Innovative modelling to understand iceberg drift in winter conditions
To study the effects of pack ice locking (SIL) on iceberg drift, the researchers incorporated this mechanism into the NEMO-ICB ocean model. This model simulates iceberg drift by taking into account various natural forces: the force of ocean currents, wind pressure and, in this particular case, the resistance exerted by the pack ice on the icebergs.
The SIL mechanism represents a breakthrough by modelling the force required for the pack ice to ‘lock’ an iceberg, preventing it from moving freely under the effect of currents. Unlike other models that apply a uniform drag force, SIL adjusts this force according to the local characteristics of the pack ice, such as its thickness and concentration, making it possible to better simulate the specific conditions in Baffin Bay, where dense pack ice plays a decisive role in iceberg movements.
The researchers carried out this study using two simulation configurations over a period of 15 years (2002-2017): a control configuration (CTL) based on the classic model without the locking mechanism, and another configuration incorporating the SIL.

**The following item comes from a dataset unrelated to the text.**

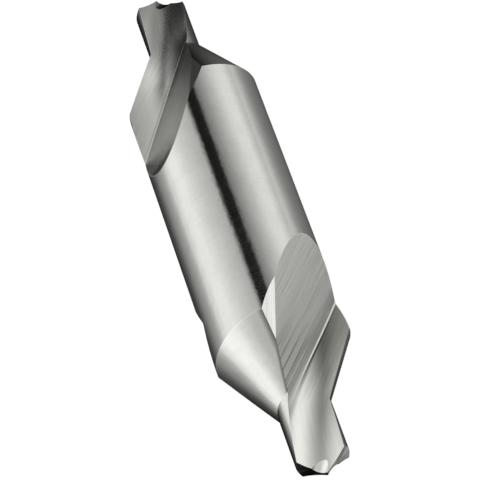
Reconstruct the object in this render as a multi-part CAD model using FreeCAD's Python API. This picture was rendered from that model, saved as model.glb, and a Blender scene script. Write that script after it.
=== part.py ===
import FreeCAD, Part
import math
import os
from FreeCAD import Placement, Rotation, Vector

# Centre drill: a double-ended combined drill and countersink, ground from one rod. Millimetres and degrees.
# The tool's axis is X, with the origin on the axis at mid-length. Each end is drawn in its own frame, whose
# Z runs along the axis towards the point and whose X passes through a cutting corner of the countersink.

# Driving dimensions of the blank
overall_length = 73.2
body_diameter = 16.0
pilot_diameter = 6.3
pilot_length = 8.75
countersink_angle = 60.0
point_angle = 124.0

# Driving dimensions of the countersink's lands, which are backed off behind their cutting edges
land_relief_shift = 0.55
land_relief_direction = 47.5

# Driving dimensions of the helical flute
flute_lead = 98.7
flute_radius = 4.48
core_at_tip = 0.66
core_taper = 0.188

# Driving dimensions of the flat ground on the heel of each land, and of the narrow facet beside it
heel_azimuth = 25.0
heel_tilt = 21.8
facet_offset = 1.95
facet_skew = 3.8
facet_tilt = 23.0

# Rounding left by the wheel's corner, where the heel's flat meets the channel
root_fillet = 0.22

# Driving dimensions of the point's flanks and of the gashes that thin its web
flank_relief = 20.0
gash_radius = 1.2
gash_slope = 44.0
gash_depth = 0.36
web_after_gash = 0.42

# Angle from a cutting corner of the first end to one of the second, seen from the first
second_end_angle = 163.3

# Room that each cutter has beyond the metal, and how far its round bottom turns up each side
overcut = 4.0
edge_side_turn = 120.0
heel_side_turn = 90.0
flute_stations = 12

body_radius = body_diameter / 2
pilot_radius = pilot_diameter / 2
tip_z = overall_length / 2
pilot_z = tip_z - pilot_length
countersink_length = (body_radius - pilot_radius) / math.tan(math.radians(countersink_angle / 2))
corner_z = pilot_z - countersink_length
axis_z = Vector(0, 0, 1)


def polar(radius, angle, z=0.0):
    """A point at an angle round the tool's axis."""
    return Vector(radius * math.cos(math.radians(angle)), radius * math.sin(math.radians(angle)), z)


def half_turn(shape):
    """The same feature on the opposite land."""
    return shape.rotated(Vector(0, 0, 0), axis_z, 180)


def box_on_plane(origin, normal, along, width_left, width_right, length_back, length_ahead, height):
    """A block that stands on a plane: along runs with its length, and left is normal x along."""
    frame = Rotation(along, normal.cross(along), normal, "XZY")
    block = Part.makeBox(length_back + length_ahead, width_left + width_right, height)
    block.translate(Vector(-length_back, -width_right, 0))
    block.Placement = Placement(origin, frame).multiply(block.Placement)
    return block


# The flute's law: a round channel whose axis winds about the tool while the core grows from the point

def half_core(z):
    return core_at_tip / 2 + core_taper / 2 * (tip_z - z)


def channel_distance(z):
    return half_core(z) + flute_radius


def angle_to_edge(radius, z):
    """Angle from the channel's middle to where it meets a round of this radius."""
    middle = channel_distance(z)
    cosine = (middle**2 + radius**2 - flute_radius**2) / (2 * middle * radius)
    return math.degrees(math.acos(cosine))


def channel_angle(z):
    """The cutting corner of the countersink lies at angle zero."""
    return angle_to_edge(body_radius, corner_z) + (z - corner_z) * 360 / flute_lead


def cutting_edge_angle(radius, z):
    return channel_angle(z) - angle_to_edge(radius, z)


def heel_angle(radius, z):
    return channel_angle(z) + angle_to_edge(radius, z)


def edge_cone_radius(radius, z):
    """Radius of the shifted cone that passes through the cutting edge."""
    angle = math.radians(cutting_edge_angle(radius, z) - land_relief_direction)
    along = radius**2 + land_relief_shift**2 - 2 * radius * land_relief_shift * math.cos(angle)
    return math.sqrt(along)


def round_bar(radius, length):
    """A bar along the axis, with its seam in a flute."""
    return Part.makeCylinder(radius, length).rotated(Vector(0, 0, 0), axis_z, land_relief_direction)


def land_blank():
    """One land with half of the body: its cone's axis is shifted, so the land falls away behind its edge."""
    cone_at_corner = edge_cone_radius(body_radius, corner_z)
    cone_at_pilot = edge_cone_radius(pilot_radius, pilot_z)
    slope = (cone_at_corner - cone_at_pilot) / countersink_length
    apex_z = corner_z + cone_at_corner / slope
    cone = Part.makeCone(apex_z * slope, 0, apex_z)
    cone.rotate(Vector(0, 0, 0), axis_z, land_relief_direction)
    cone.translate(polar(land_relief_shift, land_relief_direction))
    body = round_bar(body_radius, apex_z).common(cone)
    side = land_relief_direction - 90
    half = box_on_plane(Vector(0, 0, 0), polar(1, side), axis_z, body_diameter, body_diameter,
                        overcut, tip_z + overcut, body_diameter)
    return body.fuse(round_bar(pilot_radius, tip_z)).common(half)


def end_blank():
    land = land_blank()
    return land.fuse(half_turn(land))


def flute_section(z):
    """The channel across the tool: a round bottom whose sides open outwards."""
    middle = channel_distance(z)

    def wall(turn):
        return Vector(middle - flute_radius * math.cos(math.radians(turn)),
                      flute_radius * math.sin(math.radians(turn)), z)

    right, bottom, left = wall(-edge_side_turn), wall(0), wall(heel_side_turn)
    right_top = Vector(body_diameter + flute_radius, right.y, z)
    left_top = Vector(body_diameter + flute_radius, left.y, z)
    wire = Part.Wire([
        Part.LineSegment(right_top, right).toShape(),
        Part.Arc(right, bottom, left).toShape(),
        Part.LineSegment(left, left_top).toShape(),
        Part.LineSegment(left_top, right_top).toShape(),
    ])
    return wire.rotated(Vector(0, 0, 0), axis_z, channel_angle(z))


# The heel's plane starts at the flute's heel on the pilot, where the countersink begins

heel_point = polar(pilot_radius, heel_angle(pilot_radius, pilot_z), pilot_z)
heel_normal = polar(math.cos(math.radians(heel_tilt)), heel_azimuth, math.sin(math.radians(heel_tilt)))
heel_across = axis_z.cross(heel_normal).normalize()
heel_uphill = heel_across.cross(heel_normal)
plane_reach = 2 * body_diameter + overall_length / 2


def winding_channel():
    first = -overcut
    last = tip_z + overcut
    step = (last - first) / (flute_stations - 1)
    return Part.makeLoft([flute_section(first + index * step) for index in range(flute_stations)], True)


def root_point(z):
    """Where the channel meets the heel's plane, at one height."""
    centre = polar(channel_distance(z), channel_angle(z), z)
    drop = (centre - heel_point).dot(heel_normal) / math.cos(math.radians(heel_tilt))
    reach = math.sqrt(flute_radius**2 - drop**2)
    return centre - polar(drop, heel_azimuth) - heel_across * reach


def open_side():
    """The room beyond the channel, where the heel's flat runs out of the land."""
    near = root_point(pilot_z)
    along = (root_point(corner_z) - near).normalize()
    start = near + heel_normal.cross(along) * (flute_radius / 4) - heel_normal * overcut
    block = box_on_plane(start, heel_normal, along, body_diameter, 0,
                         body_diameter, plane_reach, body_diameter)
    behind_pilot = Part.makeCylinder(plane_reach, plane_reach, Vector(0, 0, heel_point.z - plane_reach))
    return block.common(behind_pilot)


def flute():
    """The channel and the open side, kept above the heel's plane."""
    kept_land = box_on_plane(heel_point, heel_normal.negative(), heel_uphill, plane_reach, plane_reach,
                             plane_reach, plane_reach, plane_reach)
    return winding_channel().fuse(open_side()).cut(kept_land)


def heel_facet():
    """The narrow facet that slopes off the heel's flat towards the back of the land."""
    along = Rotation(heel_normal, facet_skew).multVec(heel_uphill)
    start = heel_point + heel_across * facet_offset
    normal = Rotation(along, -facet_tilt).multVec(heel_normal)
    return box_on_plane(start, normal, along, body_diameter, 0, 0, plane_reach, plane_reach)


# The point: each flank holds its lip and falls away behind it

point_drop = 1 / math.tan(math.radians(point_angle / 2))
lip_angle = cutting_edge_angle(pilot_radius, tip_z - pilot_radius * point_drop)
lip_out = polar(1, lip_angle)
lip_back = polar(1, lip_angle - 90)


def point_flank():
    rise = lip_out * point_drop + lip_back * math.tan(math.radians(flank_relief)) + axis_z
    normal = rise.normalize()
    along = lip_back.cross(normal).normalize()
    return box_on_plane(Vector(0, 0, tip_z), normal, along, body_radius, body_radius,
                        body_radius, body_radius, body_radius)


def web_gash():
    """A round groove along the lip that leaves a short chisel edge."""
    slope = math.radians(gash_slope)
    along = lip_out * math.sin(slope) - axis_z * math.cos(slope)
    middle = axis_z * (tip_z - gash_depth) - lip_back * (web_after_gash / 2 + gash_radius)
    start = middle - along * body_radius
    return Part.makeCylinder(gash_radius, 2 * body_radius, start, along)


def end_cutters():
    """Everything that is ground out of one end, on both of its lands."""
    one_side = [flute(), heel_facet(), point_flank(), web_gash()]
    return one_side + [half_turn(cutter) for cutter in one_side]


def half_turn_direction(direction):
    return Vector(-direction.x, -direction.y, direction.z)


def second_end_direction(direction):
    return Rotation(polar(1, second_end_angle / 2), 180).multVec(direction)


def to_second_end(shape):
    """The other end is the same, turned end for end about a line across the tool."""
    return shape.rotated(Vector(0, 0, 0), polar(1, second_end_angle / 2), 180)


def is_heel_flat(face):
    if not isinstance(face.Surface, Part.Plane):
        return False
    normal = face.Surface.Axis
    directions = [heel_normal, half_turn_direction(heel_normal)]
    directions += [second_end_direction(direction) for direction in directions]
    return any(abs(normal.dot(direction)) > 0.999999 for direction in directions)


def root_edges(shape):
    """The edges that a heel's flat shares with a channel."""
    edges = []
    for face in shape.Faces:
        if is_heel_flat(face):
            for edge in face.Edges:
                beside = shape.ancestorsOfType(edge, Part.Face)
                if any(isinstance(other.Surface, Part.BSplineSurface) for other in beside):
                    edges.append(edge)
    return edges


def centre_drill():
    first = end_blank()
    blank = first.fuse(to_second_end(first)).removeSplitter()
    for cutter in end_cutters():
        blank = blank.cut(cutter)
        blank = blank.cut(to_second_end(cutter))
    ground = blank.removeSplitter()
    return ground.makeFillet(root_fillet, root_edges(ground))


def lay_along_x(shape):
    """From an end's frame, whose Z is the axis, to the tool's frame, whose X is."""
    return shape.rotated(Vector(0, 0, 0), Vector(1, 1, 1), 120)


if __name__ == "__main__":
    os.makedirs("parts", exist_ok=True)
    lay_along_x(centre_drill()).exportStep("parts/centre_drill.step")
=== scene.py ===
import math

import bpy
import numpy as np
from mathutils import Matrix, Vector


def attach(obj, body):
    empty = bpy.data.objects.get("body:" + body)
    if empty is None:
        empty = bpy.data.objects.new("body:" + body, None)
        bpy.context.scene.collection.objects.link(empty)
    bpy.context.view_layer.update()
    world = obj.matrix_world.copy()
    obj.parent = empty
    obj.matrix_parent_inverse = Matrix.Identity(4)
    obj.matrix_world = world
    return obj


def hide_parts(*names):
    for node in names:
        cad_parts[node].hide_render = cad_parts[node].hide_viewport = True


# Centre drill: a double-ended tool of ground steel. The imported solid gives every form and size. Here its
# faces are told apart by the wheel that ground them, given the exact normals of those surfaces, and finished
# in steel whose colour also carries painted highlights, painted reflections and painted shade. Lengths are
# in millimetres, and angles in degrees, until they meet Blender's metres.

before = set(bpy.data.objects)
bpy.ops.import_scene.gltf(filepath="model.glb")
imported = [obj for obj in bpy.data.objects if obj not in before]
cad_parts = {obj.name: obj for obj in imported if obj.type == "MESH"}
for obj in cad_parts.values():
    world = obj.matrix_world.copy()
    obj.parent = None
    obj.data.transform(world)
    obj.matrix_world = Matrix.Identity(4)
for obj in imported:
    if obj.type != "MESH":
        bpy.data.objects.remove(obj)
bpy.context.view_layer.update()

MM = 0.001

# The tool's own sizes, as its source has them
overall_length = 73.2
body_diameter = 16.0
pilot_diameter = 6.3
pilot_length = 8.75
countersink_angle = 60.0
point_angle = 124.0
land_relief_shift = 0.55
land_relief_direction = 47.5
flute_lead = 98.7
flute_radius = 4.48
core_at_tip = 0.66
core_taper = 0.188
heel_azimuth = 25.0
heel_tilt = 21.8
facet_offset = 1.95
facet_skew = 3.8
facet_tilt = 23.0
flank_relief = 20.0
gash_radius = 1.2
gash_slope = 44.0
gash_depth = 0.36
web_after_gash = 0.42
second_end_angle = 163.3

body_radius = body_diameter / 2
pilot_radius = pilot_diameter / 2
tip_z = overall_length / 2
pilot_z = tip_z - pilot_length
half_cone = math.radians(countersink_angle / 2)
countersink_length = (body_radius - pilot_radius) / math.tan(half_cone)
corner_z = pilot_z - countersink_length
flute_turn = math.radians(360 / flute_lead)
axis_z = np.array([0.0, 0.0, 1.0])

# Half a turn about the axis, which takes one land to the other
other_land = np.array([-1.0, -1.0, 1.0])


# One end's own frame: Z runs to the point and X passes through a cutting corner

def polar(radius, angle, z=0.0):
    return np.array([radius * math.cos(math.radians(angle)), radius * math.sin(math.radians(angle)), z])


def unit(vector):
    return vector / np.linalg.norm(vector)


def turned(vector, axis, angle):
    """A vector turned about an axis of length one."""
    turn = math.radians(angle)
    kept = axis * vector.dot(axis)
    return kept + (vector - kept) * math.cos(turn) + np.cross(axis, vector) * math.sin(turn)


def channel_middle(z):
    """How far the middle of the channel's round lies from the tool's axis."""
    return core_at_tip / 2 + core_taper / 2 * (tip_z - z) + flute_radius


def angle_to_edge(radius, z):
    """The angle from the channel's middle to where it meets a round of this radius."""
    middle = channel_middle(z)
    return math.degrees(math.acos((middle**2 + radius**2 - flute_radius**2) / (2 * middle * radius)))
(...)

In the CTL configuration, the pack ice simply acts as a drag force proportional to its density, without taking into account the possibility of locking. In the SIL configuration, on the other hand, the forces exerted by the pack ice on the icebergs vary according to the concentration and thickness of the ice. When the pack ice exceeds a certain threshold of concentration (90%) and resistance, it ‘captures’ the iceberg and causes it to drift in synchronisation with it. This configuration has enabled researchers to simulate and observe the trajectories of icebergs captured in different ice conditions in winter.
To assess the accuracy of these simulations, the team used observation data from satellites and tracking beacons attached to icebergs. These beacons, called Cryologger ITBs, recorded the position of the icebergs hour by hour, providing a detailed view of the actual trajectories of the icebergs in Baffin Bay. The satellites provided information on the concentration and speed of the pack ice. The researchers then compared the trajectories simulated by the model with those observed in reality. They found that, when the SIL mechanism was activated, the modelled trajectories were more closely aligned with those observed in winter, as the icebergs moved more often with the pack ice when it reached a high concentration, thus modifying their usual drifting behaviour and their interaction with the currents.

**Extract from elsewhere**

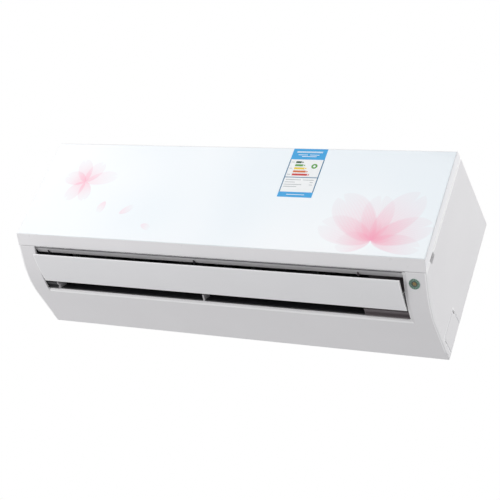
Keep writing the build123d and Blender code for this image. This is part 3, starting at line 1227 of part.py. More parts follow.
def frame_screws():
    """Screws that hold the casing, behind the front panel."""
    screws = []
    for side in (-1, 1):
        x = side * EAR_X
        head = bar((x, FRONT_Y - 0.8, EAR_Z), (0, 1, 0), 0.7, 3.8, 12)
        shank = bar((x, FRONT_Y - 0.2, EAR_Z), (0, 1, 0), 13.0, FRAME_SCREW_R)
        screws.append(fuse(head, shank))
    return Compound(children=screws)


def main():
    os.makedirs("parts", exist_ok=True)
    save("mounting_plate", mounting_plate())
    save("rear_chassis", rear_chassis())
    save("front_frame", front_frame())
    save("top_grille", top_grille())
    save("pipe_knockout_right", pipe_knockout(1))
    save("pipe_knockout_left", pipe_knockout(-1))
    save("front_panel", front_panel())
    save("panel_glass", panel_glass())
    save("main_louver", main_louver())
    save("louver_motor", louver_motor())
    save("outlet_duct", outlet_duct())
    for half, name in enumerate(("left", "right")):
        for index in range(VANES):
            save(f"vane_{name}_{index + 1}", vane(index, half))
        save(f"tie_bar_{name}", tie_bar(half))
    save("drain_pan", drain_pan())
    save("drain_spout", drain_spout())
    save("drain_plug", drain_plug())
    save("coil_front", fin_pack(COIL_FRONT, 1))
    save("coil_top", fin_pack(COIL_TOP, 1))
    save("coil_rear", fin_pack(COIL_REAR, 1))
    save("coil_end_plate_left", coil_end_plate(-1))
    save("coil_end_plate_right", coil_end_plate(1))
    save("return_bends_left", return_bends(-1))
    save("return_bends_right", return_bends(1))
    save("cross_flow_fan", cross_flow_fan())
    save("fan_stub_shaft", fan_stub_shaft())
    save("fan_bearing", fan_bearing())
    save("bearing_holder", bearing_holder())
    save("fan_motor", fan_motor())
    save("motor_shaft", motor_shaft())
    save("motor_rubber_rings", motor_rubber_rings())
    save("motor_clamp", motor_clamp())
    save("electrical_box", electrical_box())
    save("electrical_cover", electrical_cover())
    save("control_board", control_board())
    save("transformer", transformer())
    save("terminal_block", terminal_block())
    save("receiver_lens", receiver_lens())
    save("receiver_board", receiver_board())
    save("emergency_button", emergency_button())
    save("button_switch", button_switch())
    save("room_sensor", room_sensor())
    save("gas_pipe", gas_pipe())
    save("liquid_pipe", liquid_pipe())
    save("gas_union", gas_union())
    save("liquid_union", liquid_union())
    save("pipe_clamp", pipe_clamp())
    for (left, right), name in zip(FILTERS, ("left", "right")):
        save(f"air_filter_{name}", air_filter(left, right))
    save("frame_screws", frame_screws())


main()
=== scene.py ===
import json
import math

import bmesh
import bpy
from mathutils import Matrix, Vector


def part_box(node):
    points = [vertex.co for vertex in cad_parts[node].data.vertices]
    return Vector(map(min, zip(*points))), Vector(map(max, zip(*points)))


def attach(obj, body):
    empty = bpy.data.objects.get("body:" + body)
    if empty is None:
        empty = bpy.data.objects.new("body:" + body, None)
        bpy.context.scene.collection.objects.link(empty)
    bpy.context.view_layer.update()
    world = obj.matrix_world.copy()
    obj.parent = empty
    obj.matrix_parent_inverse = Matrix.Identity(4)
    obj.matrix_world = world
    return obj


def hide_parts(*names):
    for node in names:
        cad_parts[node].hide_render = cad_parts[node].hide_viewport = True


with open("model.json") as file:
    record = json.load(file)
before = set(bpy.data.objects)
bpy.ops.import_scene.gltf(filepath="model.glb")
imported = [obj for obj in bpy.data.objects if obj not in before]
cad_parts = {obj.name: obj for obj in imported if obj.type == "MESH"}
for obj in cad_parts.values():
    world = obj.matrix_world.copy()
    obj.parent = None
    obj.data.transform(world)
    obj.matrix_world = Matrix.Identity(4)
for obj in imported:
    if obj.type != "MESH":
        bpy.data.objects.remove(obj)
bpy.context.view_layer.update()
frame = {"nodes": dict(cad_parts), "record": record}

# Shapes and painted marks are in millimetres, with z from the casing's underside. Grain, bumps,
# lamps and the camera are in metres, with z from the middle of the wall-screw pattern.
MM = 0.001
DROP = 160.0             # height of that middle over the casing's underside
HALF = 400.0             # half the casing's width
DUCT_LEFT, MID_RIB, DUCT_RIGHT = -337.0, -27.0, 279.0     # walls of the air duct
LIP_FRONT, LIP_BACK = -102.2, -94.7    # chamfer along the outlet's lower edge, in y
SLOPE = math.radians(31.0)             # of the casing's front under the panel


# ---------------------------------------------------------------- materials
GRAIN_DEPTH = 0.00005    # of a moulded surface's grain, in metres
SHEET_DEPTH = 0.00004    # of the streaks and crystals on sheet metal, in metres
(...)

Altered trajectories and an extended lifespan for icebergs
The integration of the pack-ice locking mechanism into the drift models has led to a better understanding of the winter trajectories of icebergs in Baffin Bay. More specifically, the researchers found that when icebergs are locked in by pack ice, they tend to move away from the Baffin Island coastal current and drift further south-eastwards. Without the SIL mechanism, the icebergs mainly follow the cyclonic circulation of the bay, remaining concentrated along the current. The data show that, in the scenarios with SIL, there is a significant increase in the number of icebergs moving away from this current, which explains their increased presence in Newfoundland waters in winter. In addition, the lifespan of the icebergs is extended, from 220 to 241 days, because the pack ice protects these masses of ice from the rapid melting caused by waves and winds.

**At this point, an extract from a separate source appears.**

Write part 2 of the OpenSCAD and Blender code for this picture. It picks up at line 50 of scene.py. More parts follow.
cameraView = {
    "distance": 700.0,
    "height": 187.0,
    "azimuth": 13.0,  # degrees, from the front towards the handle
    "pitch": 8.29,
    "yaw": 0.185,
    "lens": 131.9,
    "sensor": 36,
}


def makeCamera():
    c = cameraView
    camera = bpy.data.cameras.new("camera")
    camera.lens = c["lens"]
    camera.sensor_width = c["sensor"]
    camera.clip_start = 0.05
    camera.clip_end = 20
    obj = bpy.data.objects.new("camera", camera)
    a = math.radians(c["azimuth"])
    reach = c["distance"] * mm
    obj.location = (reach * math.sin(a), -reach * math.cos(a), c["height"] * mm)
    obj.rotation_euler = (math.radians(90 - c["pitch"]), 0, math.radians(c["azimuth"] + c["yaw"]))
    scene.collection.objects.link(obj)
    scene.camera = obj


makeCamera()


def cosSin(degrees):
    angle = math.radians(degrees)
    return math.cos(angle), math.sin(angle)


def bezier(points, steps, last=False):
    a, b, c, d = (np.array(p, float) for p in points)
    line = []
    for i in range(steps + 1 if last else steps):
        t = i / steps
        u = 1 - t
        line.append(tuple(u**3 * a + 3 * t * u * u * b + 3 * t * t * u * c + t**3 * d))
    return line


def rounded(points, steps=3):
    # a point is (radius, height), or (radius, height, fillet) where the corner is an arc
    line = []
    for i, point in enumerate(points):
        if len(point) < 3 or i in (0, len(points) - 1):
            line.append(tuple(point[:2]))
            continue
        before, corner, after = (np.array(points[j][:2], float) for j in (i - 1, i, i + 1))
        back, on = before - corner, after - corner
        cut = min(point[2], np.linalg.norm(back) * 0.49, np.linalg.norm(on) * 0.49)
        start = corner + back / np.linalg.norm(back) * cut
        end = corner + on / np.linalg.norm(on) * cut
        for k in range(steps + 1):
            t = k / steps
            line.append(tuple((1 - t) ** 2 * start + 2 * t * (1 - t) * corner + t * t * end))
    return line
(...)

These results have important implications for maritime safety and risk management. Currently, around 400 icebergs cross the 48th parallel north each year, a critical point for transatlantic shipping routes. The study revealed that the application of the SIL mechanism makes it possible to better predict the peak passage of icebergs at this point. The seasonal forecasts are adjusted by one month, and the number of predicted passages is revised upwards (from 347 to 390), which corresponds more closely to actual observations. By anticipating these movements, the authorities can plan shipping routes more safely, minimising the risk of collision with ships converging on the Grand Banks of Newfoundland, where several international routes are concentrated.
The study also points out that the blocking by pack ice modifies the distribution of iceberg meltwater in the sub-polar North Atlantic. Simulations have shown that icebergs protected by pack ice discharge this meltwater closer to the Canadian coast, particularly around Baffin Bay, Lancaster Sound and the Labrador coast, rather than dispersing into the interior of the bay and the Labrador Sea.
This increased concentration of melt may have repercussions on the local circulation of ocean currents and the distribution of salt, potentially influencing marine ecosystems and regional ocean dynamics. For climate management, these observations are crucial as they could help refine models of the distribution of freshwater masses in the North Atlantic Ocean and potentially improve maritime safety by better anticipating areas at risk.
Source : Marson, J. M., Myers, P. G., Garbo, A., Copland, L., & Mueller, D. (2024). “Sea ice-driven iceberg drift in Baffin Bay”. Journal of Geophysical Research: Oceans, 129, e2023JC020697.